Louis Horemans was born in Mol in 1922, works in the mine of Beringen and lives in the mining community of Koersel. He married Fernande Schaeken in 1942. Her brothers Alfons and Clement Schaeken are his permanent partners with the partisans. He was able to escape the detection of the Sipo-SD, but on January 18, 1944 he was arrested by a police patrol in Geel after he had committed an armed robbery on a tax officer. On February 3, the Antwerp Sipo-SD takes over the file and transfers Horemans to the prison of Antwerp, then to Breendonk. The German martial law convicts him of the liquidation of the mayor and town clerk of Heppen and of robbery.

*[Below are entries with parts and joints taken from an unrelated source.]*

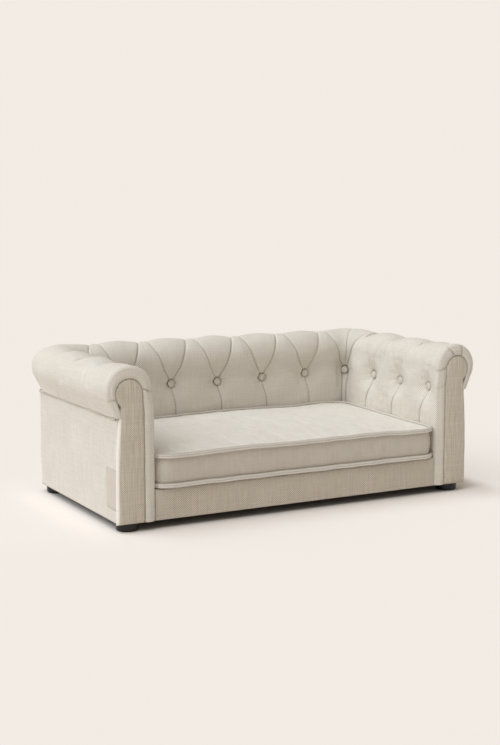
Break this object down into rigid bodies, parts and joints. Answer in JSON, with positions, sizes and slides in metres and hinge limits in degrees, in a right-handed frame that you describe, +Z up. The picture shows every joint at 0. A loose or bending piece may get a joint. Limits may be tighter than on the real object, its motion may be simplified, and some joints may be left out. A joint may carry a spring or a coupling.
{
  "type": "dog sofa bed",
  "caption": "Small upholstered pet sofa with rolled scroll arms, a deep-buttoned back, a loose box cushion with piping, and low round feet.",
  "frame": {"origin": "on the floor under the middle of the sofa's bounding box", "axes": "+X to the right seen from the front, +Y to the back, +Z up; the front faces -Y"},
  "size_m": [0.9516, 0.5098, 0.3557],
  "materials": {
    "tufted_fabric": "cream slub weave, padded",
    "facing_fabric": "cream slub weave, padded",
    "cover_fabric": "cream slub weave, taut",
    "apron_fabric": "cream slub weave, padded",
    "cushion_fabric": "cream slub weave, padded",
    "piping_fabric": "bias-cut cream weave over cord",
    "button_fabric": "cream weave stretched over a button",
    "tag_fabric": "plain woven tape",
    "dust_cloth": "black non-woven cloth",
    "zip_tape": "woven zip tape",
    "zip_metal": "plated",
    "foot_plastic": "black, glossy",
    "steel": "zinc plated",
    "pine": "sawn",
    "plywood": "sanded",
    "roll_foam": "dense upholstery foam",
    "cushion_foam": "upholstery foam"
  },
  "bodies": {
    "sofa": {"dust_cover": "dust_cloth", "foot_front_left": "foot_plastic", "foot_front_right": "foot_plastic", "foot_rear_left": "foot_plastic", "foot_rear_right": "foot_plastic", "foot_screws": "steel", "side_bottom_rail_left": "pine", "side_bottom_rail_right": "pine", "side_top_rail_left": "pine", "side_top_rail_right": "pine", "rear_post_left": "pine", "rear_post_right": "pine", "scroll_former_left": "plywood", "scroll_former_right": "plywood", "side_board_left": "plywood", "side_board_right": "plywood", "side_inner_board_left": "plywood", "side_inner_board_right": "plywood", "back_bottom_rail": "pine", "back_top_rail": "pine", "back_board": "plywood", "back_inner_board": "plywood", "roll_core_left": "roll_foam", "roll_core_right": "roll_foam", "roll_core_back": "roll_foam", "seat_front_rail": "pine", "seat_rear_rail": "pine", "seat_side_rails": "pine", "seat_brace": "pine", "corner_blocks": "pine", "deck_panel": "plywood", "deck_cloth": "apron_fabric", "apron": "apron_fabric", "frame_bolts": "steel", "arm_padding_left": "tufted_fabric", "arm_padding_right": "tufted_fabric", "corner_padding_left": "tufted_fabric", "corner_padding_right": "tufted_fabric", "back_padding": "tufted_fabric", "facing_left": "facing_fabric", "facing_right": "facing_fabric", "side_cover_left": "cover_fabric", "side_cover_right": "cover_fabric", "rear_cover": "cover_fabric", "buttons_back": "button_fabric", "buttons_left": "button_fabric", "buttons_right": "button_fabric", "tag": "tag_fabric"},
    "cushion": {"cushion_cover": "cushion_fabric", "cushion_core": "cushion_foam", "upper_piping": "piping_fabric", "lower_piping": "piping_fabric", "zip_tape": "zip_tape"},
    "zip_slider": {"zip_slider": "zip_metal"},
    "zip_pull": {"zip_pull": "zip_metal"}
  },
  "joints": [
    {"name": "cushion_slide", "type": "slide", "parent": "sofa", "child": "cushion", "axis": [0, -1, 0], "range_m": [0, 0.45]},
    {"name": "zip_slide", "type": "slide", "parent": "cushion", "child": "zip_slider", "axis": [1, 0, 0], "range_m": [0, 0.544]},
    {"name": "zip_pull_swing", "type": "hinge", "parent": "zip_slider", "child": "zip_pull", "pos_m": [-0.272, 0.1551, 0.1248], "axis": [1, 0, 0], "range_deg": [0, 8]}
  ]
}
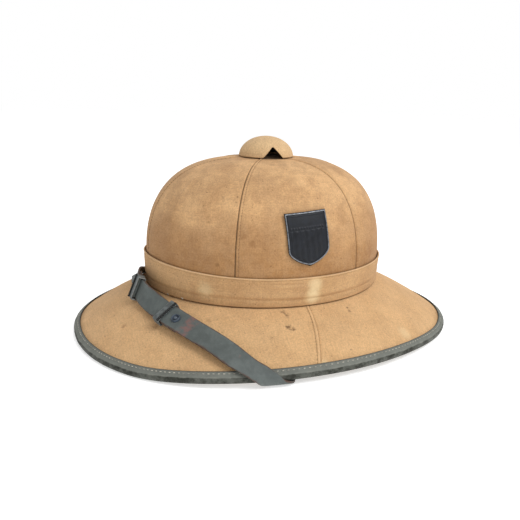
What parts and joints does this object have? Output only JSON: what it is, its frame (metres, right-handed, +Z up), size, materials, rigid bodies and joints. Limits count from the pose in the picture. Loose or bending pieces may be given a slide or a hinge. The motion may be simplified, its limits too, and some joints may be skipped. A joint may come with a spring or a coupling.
{
  "type": "pith helmet",
  "caption": "Sand-coloured pith helmet with canvas crown gores, pleated band, bound brim, vented top button, shield badge and leather chin strap.",
  "frame": {"origin": "on the floor below the middle of the brim", "axes": "-Y is the wearer's front, +X the wearer's left, +Z up"},
  "size_m": [0.2825, 0.3346, 0.1627],
  "materials": {
    "pith_board": "bare pressed pith",
    "crown_canvas": "worn sand canvas",
    "brim_canvas": "worn sand canvas, lighter",
    "button_canvas": "close canvas",
    "band_cloth": "fine cloth, pleated",
    "binding_leather": "dull painted leather",
    "strap_leather": "painted leather, worn",
    "slide_metal": "worn grey paint",
    "stud_metal": "worn grey paint",
    "badge_metal": "dark paint worn to metal"
  },
  "bodies": {
    "root": {"brim_cover_back": "brim_canvas", "brim_cover_front": "brim_canvas", "crown_gore_back_left": "crown_canvas", "crown_gore_back_right": "crown_canvas", "crown_gore_front_left": "crown_canvas", "crown_gore_front_right": "crown_canvas", "crown_gore_left": "crown_canvas", "crown_gore_right": "crown_canvas", "edge_binding": "binding_leather", "hat_band": "band_cloth", "pith_shell": "pith_board", "rivet_left": "stud_metal", "rivet_right": "stud_metal", "shield_badge": "badge_metal", "slide_left": "slide_metal", "slide_right": "slide_metal", "strap_left": "strap_leather", "strap_link": "strap_leather", "strap_right": "strap_leather", "stud_left": "stud_metal", "stud_right": "stud_metal", "vent_button": "button_canvas"}
  },
  "joints": []
}
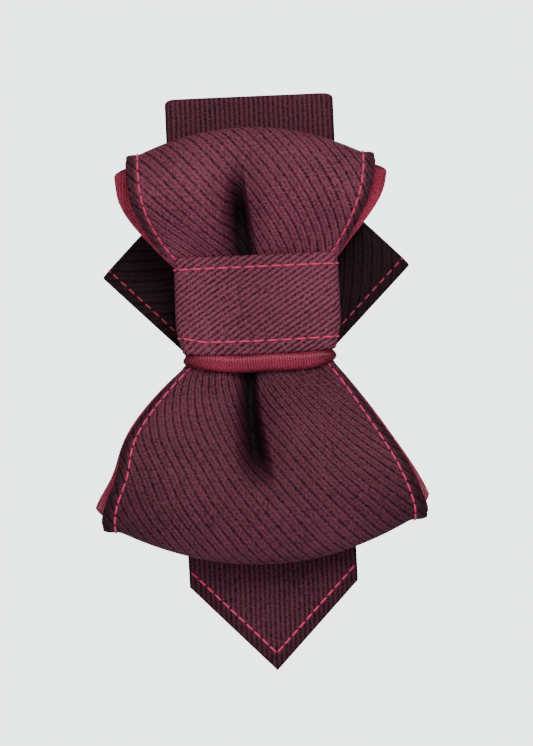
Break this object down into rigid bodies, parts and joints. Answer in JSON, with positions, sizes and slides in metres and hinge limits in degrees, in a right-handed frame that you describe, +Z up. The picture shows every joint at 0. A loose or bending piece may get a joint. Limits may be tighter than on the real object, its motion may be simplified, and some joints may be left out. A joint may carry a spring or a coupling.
{
  "type": "pre-tied vertical bow tie",
  "caption": "Pre-tied vertical bow tie: lined bow loops pinched by a wrapped knot, back strip with pointed tail, open neckband with slide, hook and eye.",
  "frame": {"origin": "centre of the back of the knot, on the outer face of the patch that lies against the shirt", "axes": "+Z up as worn, -Y towards the viewer, +Y back through the neck loop, +X to the viewer's right"},
  "size_m": [0.0982, 0.1601, 0.1653],
  "materials": {
    "ribbed_cloth": "matte burgundy ribbed weave",
    "band_cloth": "matte burgundy ribbed weave, folded double",
    "satin": "bright satin lining",
    "thread": "twisted polyester thread",
    "canvas": "woven interlining",
    "label_ribbon": "plain woven label",
    "nickel_plate": "nickel-plated wire and sheet"
  },
  "bodies": {
    "front": {"strip_cloth": "ribbed_cloth", "strip_interlining": "canvas", "strip_lining": "satin", "tail_stitching": "thread", "label_tab": "label_ribbon", "upper_cloth": "ribbed_cloth", "upper_interlining": "canvas", "upper_lining": "satin", "upper_stitching_left": "thread", "upper_stitching_right": "thread", "lower_cloth": "ribbed_cloth", "lower_interlining": "canvas", "lower_lining": "satin", "lower_stitching_left": "thread", "lower_stitching_right": "thread", "waist_thread": "thread", "knot_cloth": "ribbed_cloth", "knot_interlining": "canvas", "knot_lining": "satin", "knot_stitching_top": "thread", "knot_stitching_bottom": "thread", "left_wing_cloth": "band_cloth", "left_wing_core": "canvas", "left_wing_stitching": "thread", "right_wing_cloth": "band_cloth", "right_wing_core": "canvas", "right_wing_stitching": "thread", "wing_seam": "thread", "back_patch": "band_cloth"},
    "left_arm": {"left_band_cloth": "band_cloth", "left_band_core": "canvas", "return_run": "band_cloth", "hook_loop": "band_cloth", "hook_tack": "thread"},
    "right_arm": {"right_band_cloth": "band_cloth", "right_band_core": "canvas", "ring_loop": "band_cloth", "ring_tack": "thread"},
    "slide": {"adjuster_slide": "nickel_plate", "slide_tab": "band_cloth", "slide_tack": "thread"},
    "hook": {"hook": "nickel_plate"},
    "eye": {"eye_ring": "nickel_plate"}
  },
  "joints": [
    {"name": "left_strap_fold", "type": "hinge", "parent": "front", "child": "left_arm", "pos_m": [-0.03507, -0.0002, 0.02134], "axis": [0.7071, 0, 0.7071], "range_deg": [0, 60]},
    {"name": "right_strap_fold", "type": "hinge", "parent": "front", "child": "right_arm", "pos_m": [0.03507, -0.0002, 0.02134], "axis": [0.7071, 0, -0.7071], "range_deg": [0, 60]},
    {"name": "slide_travel", "type": "slide", "parent": "left_arm", "child": "slide", "axis": [0, -1, 0], "range_m": [0, 0.04]},
    {"name": "hook_turn", "type": "hinge", "parent": "left_arm", "child": "hook", "pos_m": [-0.0143, 0.133, 0.02134], "axis": [0, 0, 1], "range_deg": [-60, 60]},
    {"name": "eye_turn", "type": "hinge", "parent": "right_arm", "child": "eye", "pos_m": [0.0143, 0.133, 0.02134], "axis": [0, 0, 1], "range_deg": [-60, 60]}
  ]
}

MEURIS Alfons,  Breendonk 11 April 1944, one of the 24 Partizans that were killed in Fort Breendonk on 11 April 1944.

 

Alfons Meuris, born in 1912 in Itegem, works as a mechanic at the Beringen mine.  On the night of January 16 to 17, 1944, Alfons Meuris and Clement Schaeken were arrested in their home in the miners' town of Koersel by a commando of Sipo-SD agents from Hasselt, reinforced with Feldgendarmen. They also hunt for Louis Horemans, but he is able to escape. It is clear to everyone that the arrests are a consequence of the arrests at the widow of Beliën two days earlier.  Florent Meuris witnesses the arrest of his younger brother Alfons: “by the gestapo and this because he was a member of the resistance. My brother was put in a car and taken away and we didn't hear anything about it afterwards.”
Alfons Meuris, together with Dekelver, is sentenced to death by the German martial law for the liquidation of a collaborator in nearby Beverlo and for his involvement in a train sabotage in Hamont-Achel on June 10, 1944, a week before his arrest.


SCHAEKEN Joannes-Alfons,  Breendonk 11 April 1944, one of the 24 Partizans that were killed in Fort Breendonk on 11 April 1944.

 

Alfons Schaeken was born in Koersel in 1920 and he worked in the Beringen mine before the war. In July 1943 he went into hiding, or in the words of the German justice: “…however, he had not worked since July 1943 and had lived from smuggling ever since. He had already been punished for theft and assault.” His widow explains about that period: “We then lived on the proceeds of the coal that I picked up at the dump in Zolder and which we sold.” On January 15, 1944, he was arrested at the home of his mother-in-law Maria Beliën in Heusden, where he went into hiding. His wife Leonie was unable to provide any information about her husband's activities with the partisans, “since he was with the resistance against my will, I told he never gave me anything. Meetings have never taken place in my home itself.”


SCHAEKEN Clement,  Breendonk 11 April 1944, one of the 24 Partizans that were killed in Fort Breendonk on 11 April 1944.

 

Clement Schaeken was also arrested on the night of January 16 to 17, 1944. He is a miner, born in 1923, brother of Alfons (arrested on January 15) and Fernande, who is married to Louis Horemans. He lives in hiding. Clement Schaeken is accused of, together with his brother Alfons, shooting the manager of café Minerva in Beverlo.  The second accusation may be surprising: “He had orders to free two partisans arrested by the Belgian police in Turnhout prison. This failed.”  With this naughty plan, the partisan army wants to free their comrades Albert Cuypers and Domien Dekelver, who were arrested by the gendarmerie a few weeks earlier in Herentals.


The cemetery in Koersel contains the graves of 23 Russian war graves from the Second World War. These are the graves of prisoners of war who were employed by the Germans under miserable conditions in the Limburg coal mines.